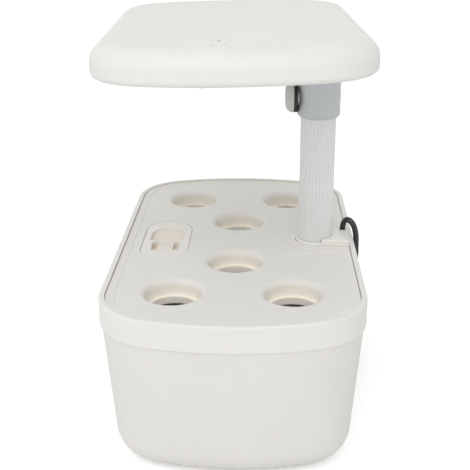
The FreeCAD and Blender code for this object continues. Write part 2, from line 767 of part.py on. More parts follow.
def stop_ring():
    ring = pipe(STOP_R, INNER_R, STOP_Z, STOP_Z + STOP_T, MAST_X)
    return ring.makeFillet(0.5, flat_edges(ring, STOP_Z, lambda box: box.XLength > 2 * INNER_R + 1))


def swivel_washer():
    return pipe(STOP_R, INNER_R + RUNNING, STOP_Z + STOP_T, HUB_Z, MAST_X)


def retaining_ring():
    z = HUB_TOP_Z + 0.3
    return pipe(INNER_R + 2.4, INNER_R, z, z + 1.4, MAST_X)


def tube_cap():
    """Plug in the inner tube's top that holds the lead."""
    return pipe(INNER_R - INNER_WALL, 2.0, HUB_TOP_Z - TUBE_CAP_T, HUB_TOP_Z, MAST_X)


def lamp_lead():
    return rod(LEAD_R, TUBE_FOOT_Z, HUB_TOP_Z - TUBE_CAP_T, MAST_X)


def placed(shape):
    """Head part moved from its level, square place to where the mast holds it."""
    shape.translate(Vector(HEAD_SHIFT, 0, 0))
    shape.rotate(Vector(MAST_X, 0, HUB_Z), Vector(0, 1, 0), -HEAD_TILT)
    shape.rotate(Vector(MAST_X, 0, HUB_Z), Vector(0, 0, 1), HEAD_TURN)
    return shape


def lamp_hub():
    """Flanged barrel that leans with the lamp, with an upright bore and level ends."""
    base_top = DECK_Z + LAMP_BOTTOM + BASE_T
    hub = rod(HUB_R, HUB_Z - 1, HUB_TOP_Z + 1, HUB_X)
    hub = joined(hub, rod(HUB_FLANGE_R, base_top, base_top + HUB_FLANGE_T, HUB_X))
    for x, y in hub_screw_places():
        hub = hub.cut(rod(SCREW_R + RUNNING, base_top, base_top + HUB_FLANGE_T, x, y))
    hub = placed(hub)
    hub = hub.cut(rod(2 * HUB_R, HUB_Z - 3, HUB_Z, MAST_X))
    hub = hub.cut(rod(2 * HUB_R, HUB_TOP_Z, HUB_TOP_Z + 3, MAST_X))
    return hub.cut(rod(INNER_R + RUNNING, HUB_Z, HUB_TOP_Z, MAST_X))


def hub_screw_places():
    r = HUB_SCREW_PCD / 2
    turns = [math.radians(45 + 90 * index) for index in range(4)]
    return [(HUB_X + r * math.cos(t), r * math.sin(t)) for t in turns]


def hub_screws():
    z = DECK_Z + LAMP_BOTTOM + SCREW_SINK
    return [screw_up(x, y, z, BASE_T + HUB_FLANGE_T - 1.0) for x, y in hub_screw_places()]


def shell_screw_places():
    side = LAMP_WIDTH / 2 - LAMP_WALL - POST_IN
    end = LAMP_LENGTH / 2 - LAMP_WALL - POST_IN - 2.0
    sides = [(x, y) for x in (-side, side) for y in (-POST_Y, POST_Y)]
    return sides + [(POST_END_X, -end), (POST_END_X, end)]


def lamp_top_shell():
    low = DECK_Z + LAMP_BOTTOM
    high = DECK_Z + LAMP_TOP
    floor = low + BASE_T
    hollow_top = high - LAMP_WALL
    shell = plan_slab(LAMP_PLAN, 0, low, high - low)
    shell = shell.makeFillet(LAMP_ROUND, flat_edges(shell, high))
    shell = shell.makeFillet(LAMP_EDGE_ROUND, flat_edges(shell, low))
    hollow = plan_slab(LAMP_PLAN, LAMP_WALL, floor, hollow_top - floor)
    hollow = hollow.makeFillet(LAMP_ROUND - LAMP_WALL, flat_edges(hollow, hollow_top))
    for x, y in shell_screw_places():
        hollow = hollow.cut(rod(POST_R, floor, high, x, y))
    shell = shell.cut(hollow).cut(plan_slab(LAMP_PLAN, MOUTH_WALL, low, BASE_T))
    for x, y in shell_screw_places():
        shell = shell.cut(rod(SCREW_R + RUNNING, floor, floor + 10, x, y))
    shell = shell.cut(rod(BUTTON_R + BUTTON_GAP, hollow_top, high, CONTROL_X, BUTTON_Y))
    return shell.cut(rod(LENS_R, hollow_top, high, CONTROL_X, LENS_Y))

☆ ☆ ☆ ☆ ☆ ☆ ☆

## STATED EXERCISE
Everything from the first line of the data through the line containing "return pipe(INNER_R +" should be echoed exactly. Add nothing.

## SOLUTION TO THE EXERCISE
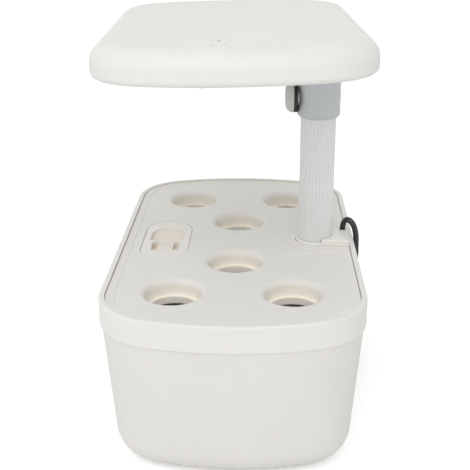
The FreeCAD and Blender code for this object continues. Write part 2, from line 767 of part.py on. More parts follow.
def stop_ring():
    ring = pipe(STOP_R, INNER_R, STOP_Z, STOP_Z + STOP_T, MAST_X)
    return ring.makeFillet(0.5, flat_edges(ring, STOP_Z, lambda box: box.XLength > 2 * INNER_R + 1))


def swivel_washer():
    return pipe(STOP_R, INNER_R + RUNNING, STOP_Z + STOP_T, HUB_Z, MAST_X)


def retaining_ring():
    z = HUB_TOP_Z + 0.3
    return pipe(INNER_R + 2.4, INNER_R, z, z + 1.4, MAST_X)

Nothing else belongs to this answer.